## TASK TO CARRY OUT
Using the data below, repeat all of it precisely.

Saved entries:
--- BEGIN ---

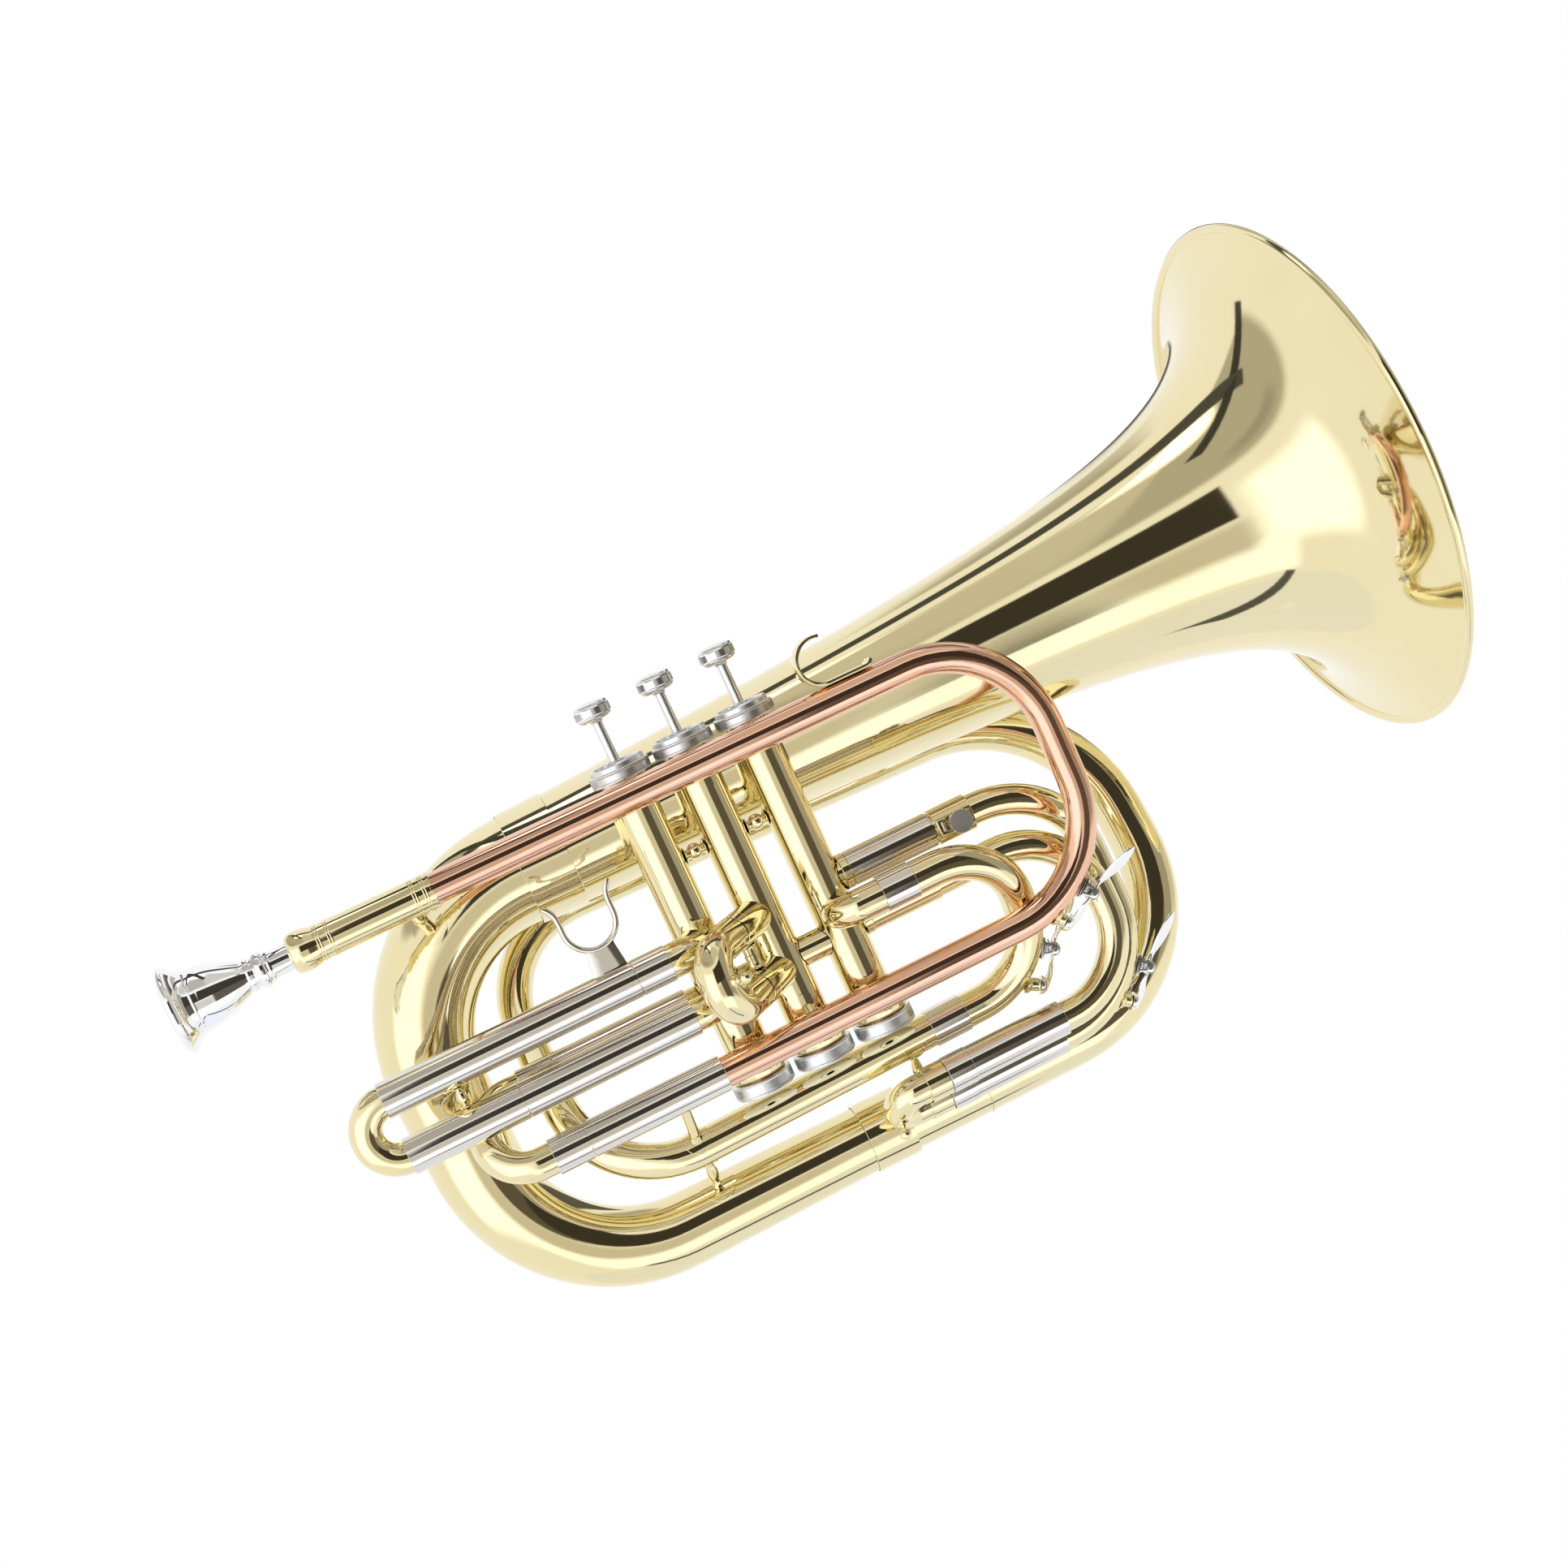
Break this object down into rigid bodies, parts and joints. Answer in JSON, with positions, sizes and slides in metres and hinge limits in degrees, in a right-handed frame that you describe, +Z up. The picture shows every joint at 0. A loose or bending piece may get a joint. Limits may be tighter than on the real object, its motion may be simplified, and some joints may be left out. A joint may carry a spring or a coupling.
{
  "type": "marching baritone horn",
  "caption": "Bell-front marching baritone in lacquered brass with piston valves, tuning and valve slides, water keys and a silver mouthpiece.",
  "frame": {"origin": "on the middle valve's axis, halfway up its casing, where the player's hand holds the horn", "axes": "+X towards the bell's mouth, +Z up along the valves to the finger buttons, -Y the player's right side"},
  "size_m": [0.5795, 0.2606, 0.3378],
  "materials": {
    "lacquered_brass": "clear-lacquered, polished",
    "rose_brass": "clear-lacquered, polished",
    "nickel_silver": "polished",
    "silver_plate": "polished",
    "knurled_nickel": "knurled",
    "spring_steel": "drawn wire"
  },
  "bodies": {
    "horn": {"bell": "lacquered_brass", "tail_ferrule": "lacquered_brass", "back_bow": "lacquered_brass", "bottom_ferrule": "lacquered_brass", "front_bow": "lacquered_brass", "inner_branch": "lacquered_brass", "j_bow": "lacquered_brass", "exit_elbow": "lacquered_brass", "leadpipe": "rose_brass", "receiver": "lacquered_brass", "valve_1_casing": "lacquered_brass", "valve_2_casing": "lacquered_brass", "valve_3_casing": "lacquered_brass", "valve_1_2_link": "lacquered_brass", "valve_2_3_link": "lacquered_brass", "valve_1_top_cap": "knurled_nickel", "valve_2_top_cap": "knurled_nickel", "valve_3_top_cap": "knurled_nickel", "valve_1_bottom_cap": "knurled_nickel", "valve_2_bottom_cap": "knurled_nickel", "valve_3_bottom_cap": "knurled_nickel", "valve_1_spring": "spring_steel", "valve_2_spring": "spring_steel", "valve_3_spring": "spring_steel", "tuning_lower_outer": "nickel_silver", "tuning_upper_outer": "nickel_silver", "slide_1_upper_inner": "nickel_silver", "slide_1_lower_outer": "nickel_silver", "slide_2_upper_knuckle": "lacquered_brass", "slide_2_lower_knuckle": "lacquered_brass", "slide_3_outer_crook": "lacquered_brass", "slide_3_inner_crook": "lacquered_brass", "slide_3_front_outer": "nickel_silver", "slide_3_back_outer": "nickel_silver", "lyre_holder": "lacquered_brass", "pinky_hook": "rose_brass", "tuning_strut": "lacquered_brass", "bow_baluster": "lacquered_brass", "branch_post": "lacquered_brass", "receiver_brace": "lacquered_brass", "water_key_1_saddle": "silver_plate", "water_key_2_saddle": "silver_plate", "water_key_3_saddle": "silver_plate"},
    "mouthpiece": {"mouthpiece": "silver_plate"},
    "valve_1": {"valve_1_piston": "silver_plate", "valve_1_button": "silver_plate"},
    "valve_2": {"valve_2_piston": "silver_plate", "valve_2_button": "silver_plate"},
    "valve_3": {"valve_3_piston": "silver_plate", "valve_3_button": "silver_plate"},
    "tuning_slide": {"tuning_slide_bow": "lacquered_brass"},
    "slide_1": {"slide_1_sleeve": "nickel_silver", "slide_1_crook": "lacquered_brass", "slide_1_brace": "lacquered_brass"},
    "slide_2": {"slide_2_bow": "lacquered_brass"},
    "slide_3": {"slide_3_bow": "lacquered_brass"},
    "lyre_screw": {"lyre_screw": "knurled_nickel"},
    "water_key_1": {"water_key_1_lever": "silver_plate"},
    "water_key_2": {"water_key_2_lever": "silver_plate"},
    "water_key_3": {"water_key_3_lever": "silver_plate"}
  },
  "joints": [
    {"name": "valve_1_press", "type": "slide", "parent": "horn", "child": "valve_1", "axis": [0, 0, -1], "range_m": [0, 0.0172], "stiffness_N_per_m": 60, "springref_m": -0.03, "deforming": ["valve_1_spring"]},
    {"name": "valve_2_press", "type": "slide", "parent": "horn", "child": "valve_2", "axis": [0, 0, -1], "range_m": [0, 0.0172], "stiffness_N_per_m": 60, "springref_m": -0.03, "deforming": ["valve_2_spring"]},
    {"name": "valve_3_press", "type": "slide", "parent": "horn", "child": "valve_3", "axis": [0, 0, -1], "range_m": [0, 0.0172], "stiffness_N_per_m": 60, "springref_m": -0.03, "deforming": ["valve_3_spring"]},
    {"name": "mouthpiece_pull", "type": "slide", "parent": "horn", "child": "mouthpiece", "axis": [-1, 0, 0], "range_m": [0, 0.028]},
    {"name": "tuning_pull", "type": "slide", "parent": "horn", "child": "tuning_slide", "axis": [-1, 0, 0], "range_m": [0, 0.045]},
    {"name": "slide_1_pull", "type": "slide", "parent": "horn", "child": "slide_1", "axis": [-1, 0, 0], "range_m": [0, 0.055]},
    {"name": "slide_2_pull", "type": "slide", "parent": "horn", "child": "slide_2", "axis": [-0.5793, -0.8151, 0], "range_m": [0, 0.014]},
    {"name": "slide_3_pull", "type": "slide", "parent": "horn", "child": "slide_3", "axis": [-1, 0, 0], "range_m": [0, 0.04]},
    {"name": "lyre_screw_turn", "type": "hinge", "parent": "horn", "child": "lyre_screw", "pos_m": [0.09545, -0.016, -0.0072], "axis": [0, -1, 0], "continuous": true},
    {"name": "water_key_1_press", "type": "hinge", "parent": "horn", "child": "water_key_1", "pos_m": [0.13705, -0.0185, -0.06183], "axis": [0, -1, 0], "range_deg": [0, 12], "stiffness_Nm_per_rad": 0.05, "springref_deg": -17.19},
    {"name": "water_key_2_press", "type": "hinge", "parent": "horn", "child": "water_key_2", "pos_m": [0.15565, 0.0125, -0.11162], "axis": [0, -1, 0], "range_deg": [0, 12], "stiffness_Nm_per_rad": 0.05, "springref_deg": -17.19},
    {"name": "water_key_3_press", "type": "hinge", "parent": "horn", "child": "water_key_3", "pos_m": [0.11579, 0.00419, -0.08185], "axis": [0, -1, 0], "range_deg": [0, 12], "stiffness_Nm_per_rad": 0.05, "springref_deg": -17.19}
  ]
}
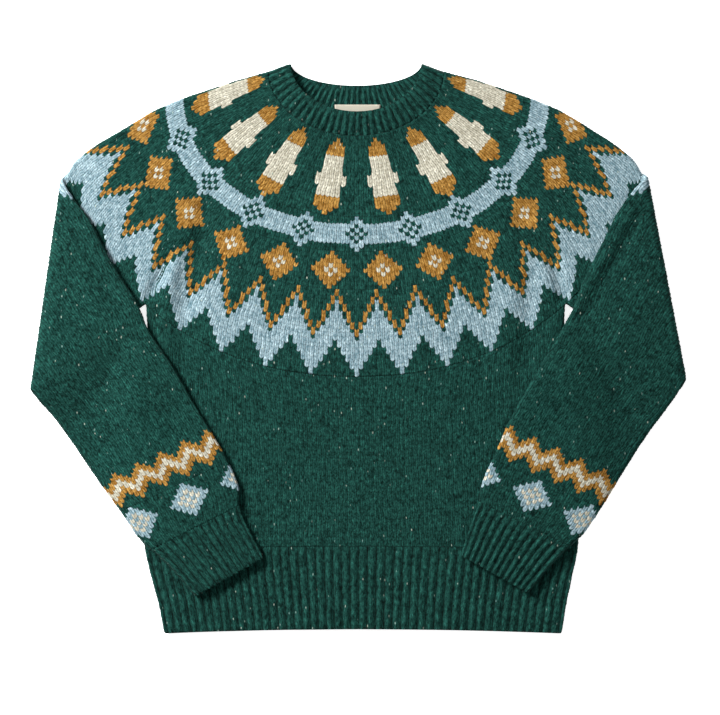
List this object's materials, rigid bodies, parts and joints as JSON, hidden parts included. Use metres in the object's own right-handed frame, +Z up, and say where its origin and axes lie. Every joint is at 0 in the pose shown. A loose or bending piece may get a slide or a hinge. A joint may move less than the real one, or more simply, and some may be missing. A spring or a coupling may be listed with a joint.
{
  "type": "fair isle jumper",
  "caption": "Knitted jumper with a round patterned yoke, laid flat face up with both sleeves folded over its front.",
  "frame": {"origin": "middle of the garment's outline in plan, on the surface that it lies on", "axes": "+X across the garment to the right of the picture, +Y from the hem to the neck, +Z up from the surface"},
  "size_m": [0.784, 0.686, 0.0164],
  "materials": {
    "plain_knit": "heathered dark green wool in stocking stitch with pale flecks",
    "rib": "heathered dark green wool in single rib",
    "yoke": "stranded colour knitting in green, pale blue, ochre and cream wool",
    "label": "woven cream tape"
  },
  "bodies": {
    "root": {"neckband_front": "rib", "neckband_back": "rib", "yoke_front": "yoke", "yoke_back": "yoke", "body_front": "plain_knit", "body_back": "plain_knit", "hem_rib": "rib", "sleeve_left": "plain_knit", "cuff_left": "rib", "sleeve_right": "plain_knit", "cuff_right": "rib", "label": "label"}
  },
  "joints": []
}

--- END ---

## EXERCISE RESPONSE
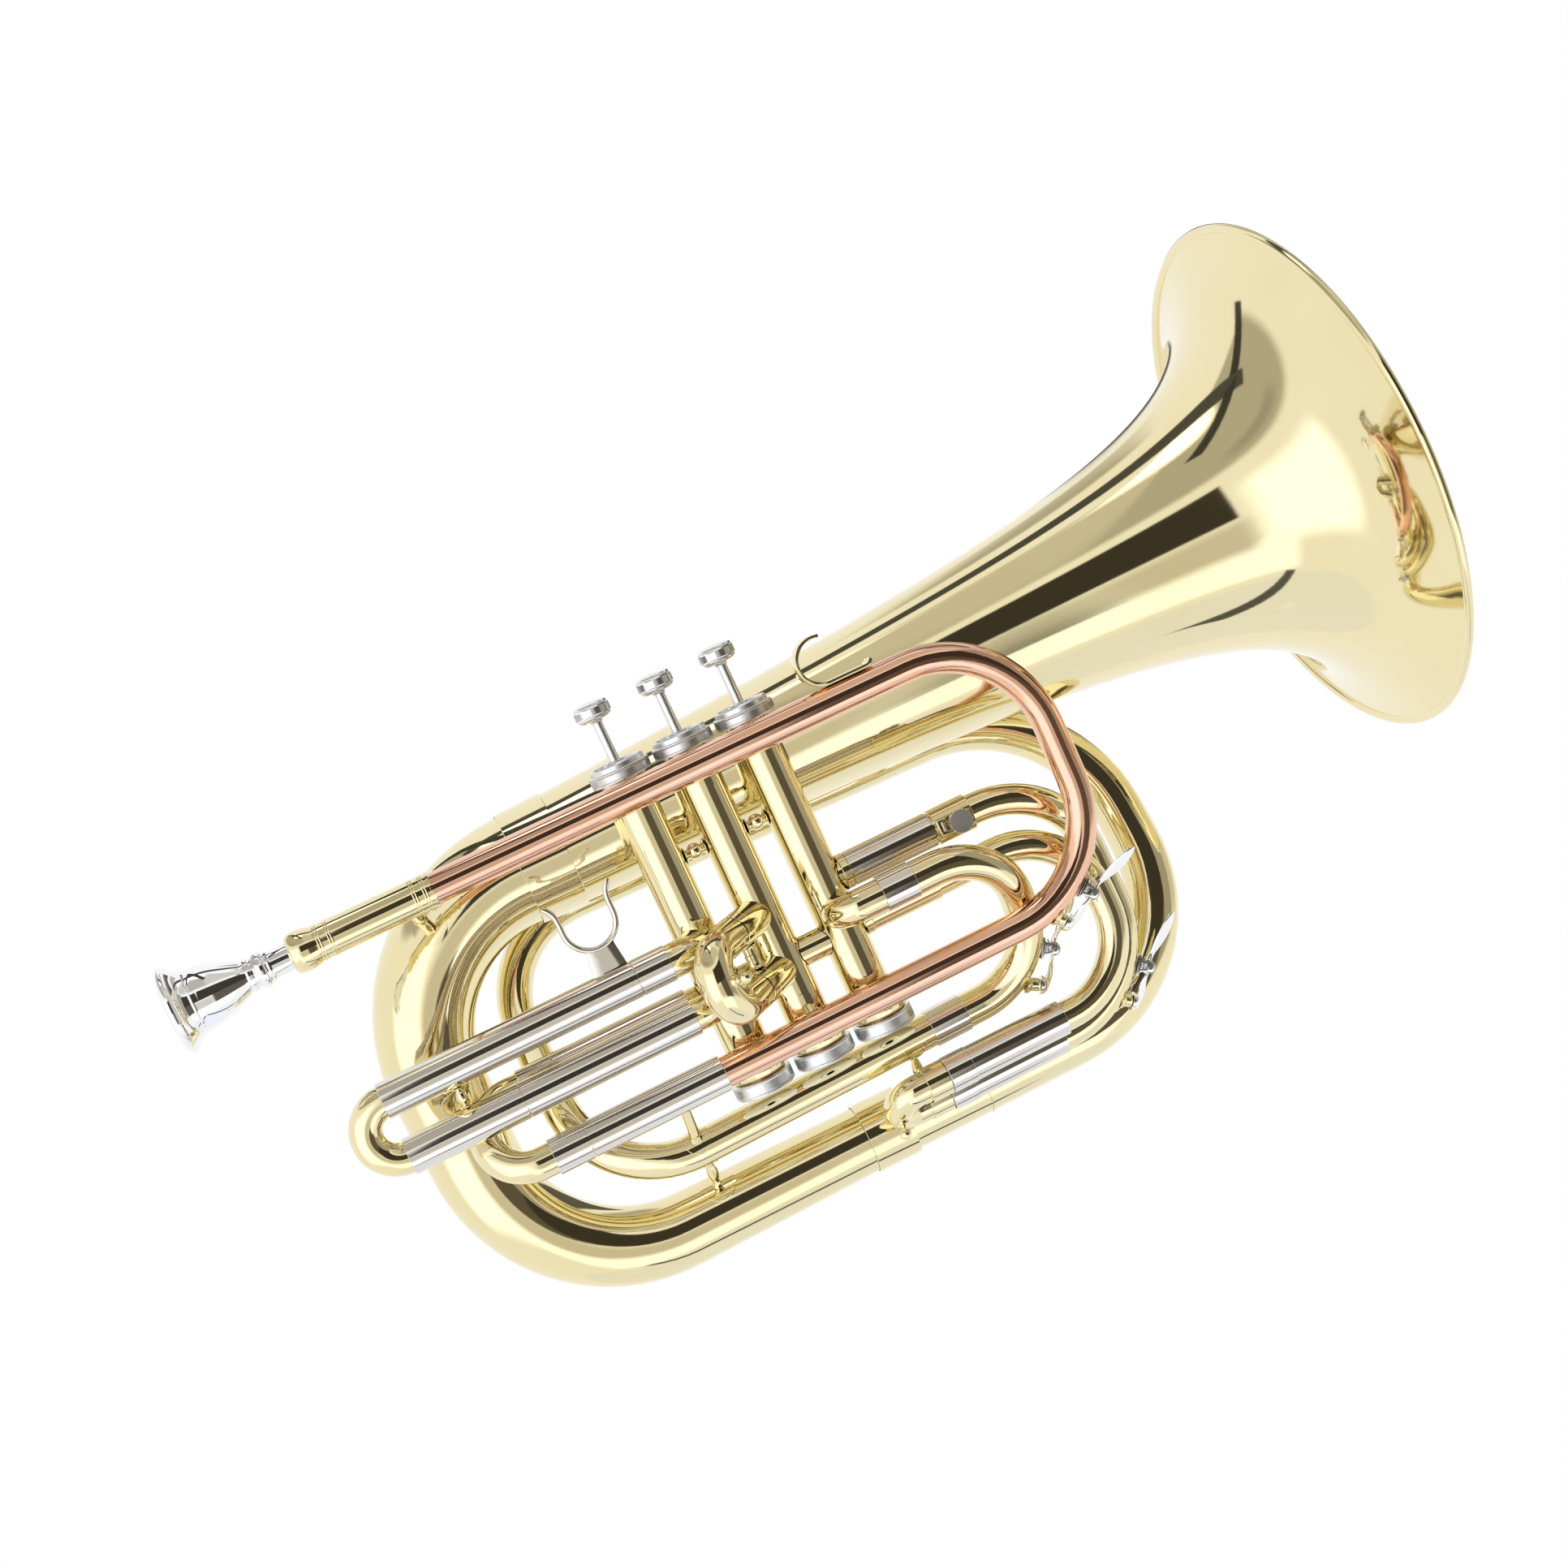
Break this object down into rigid bodies, parts and joints. Answer in JSON, with positions, sizes and slides in metres and hinge limits in degrees, in a right-handed frame that you describe, +Z up. The picture shows every joint at 0. A loose or bending piece may get a joint. Limits may be tighter than on the real object, its motion may be simplified, and some joints may be left out. A joint may carry a spring or a coupling.
{
  "type": "marching baritone horn",
  "caption": "Bell-front marching baritone in lacquered brass with piston valves, tuning and valve slides, water keys and a silver mouthpiece.",
  "frame": {"origin": "on the middle valve's axis, halfway up its casing, where the player's hand holds the horn", "axes": "+X towards the bell's mouth, +Z up along the valves to the finger buttons, -Y the player's right side"},
  "size_m": [0.5795, 0.2606, 0.3378],
  "materials": {
    "lacquered_brass": "clear-lacquered, polished",
    "rose_brass": "clear-lacquered, polished",
    "nickel_silver": "polished",
    "silver_plate": "polished",
    "knurled_nickel": "knurled",
    "spring_steel": "drawn wire"
  },
  "bodies": {
    "horn": {"bell": "lacquered_brass", "tail_ferrule": "lacquered_brass", "back_bow": "lacquered_brass", "bottom_ferrule": "lacquered_brass", "front_bow": "lacquered_brass", "inner_branch": "lacquered_brass", "j_bow": "lacquered_brass", "exit_elbow": "lacquered_brass", "leadpipe": "rose_brass", "receiver": "lacquered_brass", "valve_1_casing": "lacquered_brass", "valve_2_casing": "lacquered_brass", "valve_3_casing": "lacquered_brass", "valve_1_2_link": "lacquered_brass", "valve_2_3_link": "lacquered_brass", "valve_1_top_cap": "knurled_nickel", "valve_2_top_cap": "knurled_nickel", "valve_3_top_cap": "knurled_nickel", "valve_1_bottom_cap": "knurled_nickel", "valve_2_bottom_cap": "knurled_nickel", "valve_3_bottom_cap": "knurled_nickel", "valve_1_spring": "spring_steel", "valve_2_spring": "spring_steel", "valve_3_spring": "spring_steel", "tuning_lower_outer": "nickel_silver", "tuning_upper_outer": "nickel_silver", "slide_1_upper_inner": "nickel_silver", "slide_1_lower_outer": "nickel_silver", "slide_2_upper_knuckle": "lacquered_brass", "slide_2_lower_knuckle": "lacquered_brass", "slide_3_outer_crook": "lacquered_brass", "slide_3_inner_crook": "lacquered_brass", "slide_3_front_outer": "nickel_silver", "slide_3_back_outer": "nickel_silver", "lyre_holder": "lacquered_brass", "pinky_hook": "rose_brass", "tuning_strut": "lacquered_brass", "bow_baluster": "lacquered_brass", "branch_post": "lacquered_brass", "receiver_brace": "lacquered_brass", "water_key_1_saddle": "silver_plate", "water_key_2_saddle": "silver_plate", "water_key_3_saddle": "silver_plate"},
    "mouthpiece": {"mouthpiece": "silver_plate"},
    "valve_1": {"valve_1_piston": "silver_plate", "valve_1_button": "silver_plate"},
    "valve_2": {"valve_2_piston": "silver_plate", "valve_2_button": "silver_plate"},
    "valve_3": {"valve_3_piston": "silver_plate", "valve_3_button": "silver_plate"},
    "tuning_slide": {"tuning_slide_bow": "lacquered_brass"},
    "slide_1": {"slide_1_sleeve": "nickel_silver", "slide_1_crook": "lacquered_brass", "slide_1_brace": "lacquered_brass"},
    "slide_2": {"slide_2_bow": "lacquered_brass"},
    "slide_3": {"slide_3_bow": "lacquered_brass"},
    "lyre_screw": {"lyre_screw": "knurled_nickel"},
    "water_key_1": {"water_key_1_lever": "silver_plate"},
    "water_key_2": {"water_key_2_lever": "silver_plate"},
    "water_key_3": {"water_key_3_lever": "silver_plate"}
  },
  "joints": [
    {"name": "valve_1_press", "type": "slide", "parent": "horn", "child": "valve_1", "axis": [0, 0, -1], "range_m": [0, 0.0172], "stiffness_N_per_m": 60, "springref_m": -0.03, "deforming": ["valve_1_spring"]},
    {"name": "valve_2_press", "type": "slide", "parent": "horn", "child": "valve_2", "axis": [0, 0, -1], "range_m": [0, 0.0172], "stiffness_N_per_m": 60, "springref_m": -0.03, "deforming": ["valve_2_spring"]},
    {"name": "valve_3_press", "type": "slide", "parent": "horn", "child": "valve_3", "axis": [0, 0, -1], "range_m": [0, 0.0172], "stiffness_N_per_m": 60, "springref_m": -0.03, "deforming": ["valve_3_spring"]},
    {"name": "mouthpiece_pull", "type": "slide", "parent": "horn", "child": "mouthpiece", "axis": [-1, 0, 0], "range_m": [0, 0.028]},
    {"name": "tuning_pull", "type": "slide", "parent": "horn", "child": "tuning_slide", "axis": [-1, 0, 0], "range_m": [0, 0.045]},
    {"name": "slide_1_pull", "type": "slide", "parent": "horn", "child": "slide_1", "axis": [-1, 0, 0], "range_m": [0, 0.055]},
    {"name": "slide_2_pull", "type": "slide", "parent": "horn", "child": "slide_2", "axis": [-0.5793, -0.8151, 0], "range_m": [0, 0.014]},
    {"name": "slide_3_pull", "type": "slide", "parent": "horn", "child": "slide_3", "axis": [-1, 0, 0], "range_m": [0, 0.04]},
    {"name": "lyre_screw_turn", "type": "hinge", "parent": "horn", "child": "lyre_screw", "pos_m": [0.09545, -0.016, -0.0072], "axis": [0, -1, 0], "continuous": true},
    {"name": "water_key_1_press", "type": "hinge", "parent": "horn", "child": "water_key_1", "pos_m": [0.13705, -0.0185, -0.06183], "axis": [0, -1, 0], "range_deg": [0, 12], "stiffness_Nm_per_rad": 0.05, "springref_deg": -17.19},
    {"name": "water_key_2_press", "type": "hinge", "parent": "horn", "child": "water_key_2", "pos_m": [0.15565, 0.0125, -0.11162], "axis": [0, -1, 0], "range_deg": [0, 12], "stiffness_Nm_per_rad": 0.05, "springref_deg": -17.19},
    {"name": "water_key_3_press", "type": "hinge", "parent": "horn", "child": "water_key_3", "pos_m": [0.11579, 0.00419, -0.08185], "axis": [0, -1, 0], "range_deg": [0, 12], "stiffness_Nm_per_rad": 0.05, "springref_deg": -17.19}
  ]
}
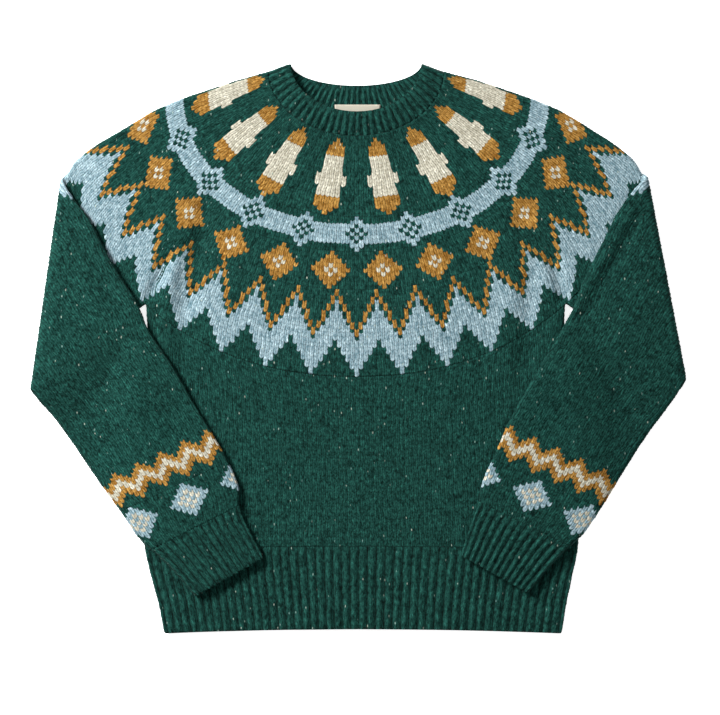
List this object's materials, rigid bodies, parts and joints as JSON, hidden parts included. Use metres in the object's own right-handed frame, +Z up, and say where its origin and axes lie. Every joint is at 0 in the pose shown. A loose or bending piece may get a slide or a hinge. A joint may move less than the real one, or more simply, and some may be missing. A spring or a coupling may be listed with a joint.
{
  "type": "fair isle jumper",
  "caption": "Knitted jumper with a round patterned yoke, laid flat face up with both sleeves folded over its front.",
  "frame": {"origin": "middle of the garment's outline in plan, on the surface that it lies on", "axes": "+X across the garment to the right of the picture, +Y from the hem to the neck, +Z up from the surface"},
  "size_m": [0.784, 0.686, 0.0164],
  "materials": {
    "plain_knit": "heathered dark green wool in stocking stitch with pale flecks",
    "rib": "heathered dark green wool in single rib",
    "yoke": "stranded colour knitting in green, pale blue, ochre and cream wool",
    "label": "woven cream tape"
  },
  "bodies": {
    "root": {"neckband_front": "rib", "neckband_back": "rib", "yoke_front": "yoke", "yoke_back": "yoke", "body_front": "plain_knit", "body_back": "plain_knit", "hem_rib": "rib", "sleeve_left": "plain_knit", "cuff_left": "rib", "sleeve_right": "plain_knit", "cuff_right": "rib", "label": "label"}
  },
  "joints": []
}